By Noah Rothman
Friday, April
30, 2021
Joe Biden entered office with grand
ambitions, many of which he and his allies have promoted by emphasizing the
large price tag attached to them.
Biden’s first order of business was to get
Congress to pass the “American Rescue Plan,” a $1.9 trillion COVID-relief
proposal loaded with hundreds of millions in giveaways to Democratic interest groups. It was, Biden crowed, the “biggest
investment” in Democratic priorities since the end
of the Second World War. Left-wing
advocacy groups agreed, hailing the package’s
“largest-ever one-time federal investment” in agenda items like K-12 education.
Biden followed this with a demand for $2.3
trillion in “infrastructure” spending, only a portion of which was dedicated to the development of infrastructure. The White House
pitched the effort not just as a “historic
investment” in roads and bridges, but as an “investment” in “racial justice,”
the “care economy,” “clean energy,” “learning environments,” “research and
development,” “federal buying power,” job training and “adult literacy,” “labor
protections,” and more. Once again, Biden
advertised his proposal as
“the largest American jobs investment since World War II.”
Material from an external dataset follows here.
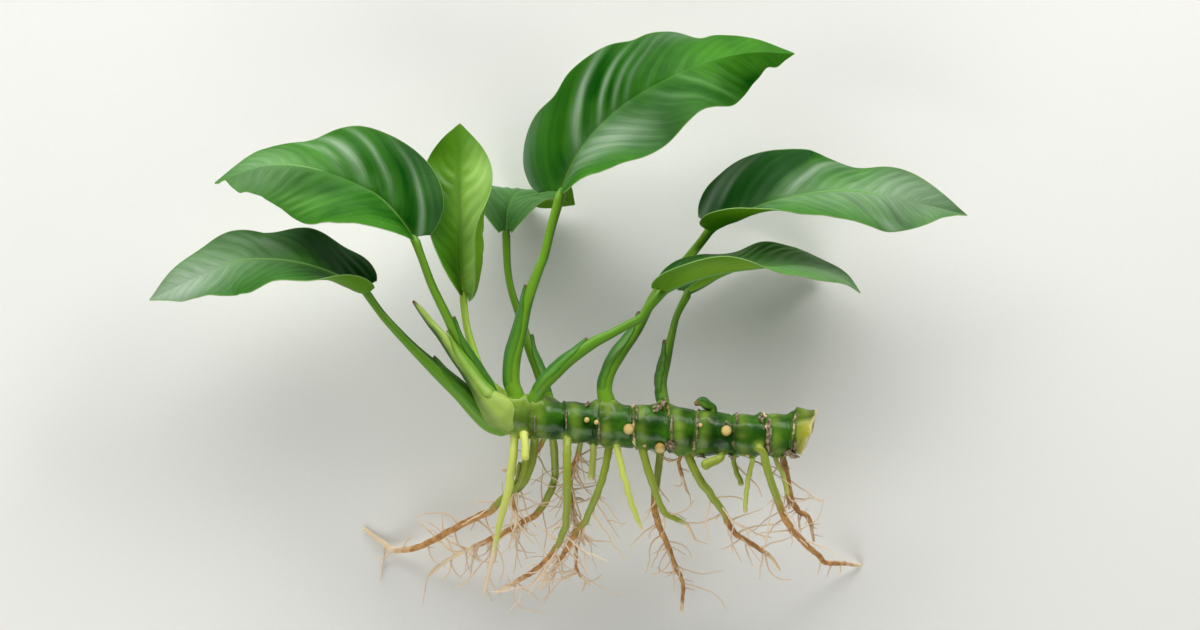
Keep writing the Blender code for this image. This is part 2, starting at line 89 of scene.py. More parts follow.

Infrastructure negotiations were still
ongoing when Biden addressed a joint session of Congress this week, where he
sought support for a $1.8 trillion spending bill focused on education,
childcare, and paid leave. Once more, the president
said, the time had come to make a “once in a
generation investment in our families and our children.” His allies in media
agreed with the premise. “[I]f passed,” Vox.com
observed, the bill “would be the largest American
investment in child care, paid leave, and early education in recent history—if
not ever.”
Lost—or, perhaps, forgotten—in much of the
intramural Democratic discussion about the quantitative value of these
proposals is the quality of what we’re supposedly buying.
Are massive federal expenditures that
crowd out private borrowing creating better employment opportunities than those
generated by entropic economic activity? Are “buy American” mandates, which
already constrain most of the federal government’s purchasing power, valuable
even if they contribute to
the rising cost of consumer goods and direct resources away from more productive sectors of the
economy? And is pouring money into the public-education system really sufficient to
win the great power competitions America will face in the 21st century? Are all these platitudinous
nostrums deserving of any scrutiny?
Not if you were to survey the liberal
opinion landscape. There, critical analyses of what exactly it is that we’re
purchasing have long been subordinated to the presumed value of spending in and
of itself. Think back to the Democratic presidential primaries ahead of the
2020 election cycle, a competition that devolved into a bidding war in which
candidates sought to distinguish themselves by finding ever more creative ways
to empty the federal treasury.
“No one inside the Beltway seems to ask
how much the status quo costs,” Sen. Bernie Sanders would say in the effort to
deflect questions about the price tag associated with his multi-trillion-dollar
plans. “We have the resources,” he would insist, “to pass Medicare-for-all and
a Green New Deal.” We need “$2 trillion,” Sen. Elizabeth Warren proposed, for research into climate change alone. We should plug “$2 trillion
into investing in our [historically black colleges and universities] for
teachers,” Vice President Kamala Harris promised. “Baby bonds,” a “universal basic income,” slavery reparations, wiping
out $1.6 trillion in student loan debt, et cetera; Democrats knew what their audience wanted, and what they wanted was
spending.
The efficacy of these proposed
programs—indeed, whether they could achieve their stated aims at all—is rarely
the focus of the debate. The expenditure alone sufficed for an argument.
Rarely did any candidates push back
against this liberal tick in the way that now-Transportation Sec. Pete
Buttigieg did when he
attacked the “Washington mentality that
suggests that the bigness of plans only consists of how many trillions of
dollars they put through the treasury.” But even that admonition was occasioned
by progressive attacks on Buttigieg’s health-care proposal, which, at $2.85 trillion, was deemed insufficient.
Even now, with the biggest spender in our
lifetimes occupying the Oval Office, it’s still not enough. For example, Rep.
Alexandria Ocasio-Cortez reluctantly applauded Biden’s “very inspiring vision”
on infrastructure, but $2.3 trillion just wasn’t enough. It should be “way
higher.” How much is “way higher?” “We’re talking about, realistically, $10
trillion over 10 years.”
$10 trillion in deficit spending. On what
exactly? Ocasio-Cortez outlined a variety of vague categories in which we
should “invest,” but the specifics she itemized—electric-vehicle fleets, affordable-housing
improvements, and the like—hardly merit the price tag.
Perhaps the price tag is the whole point.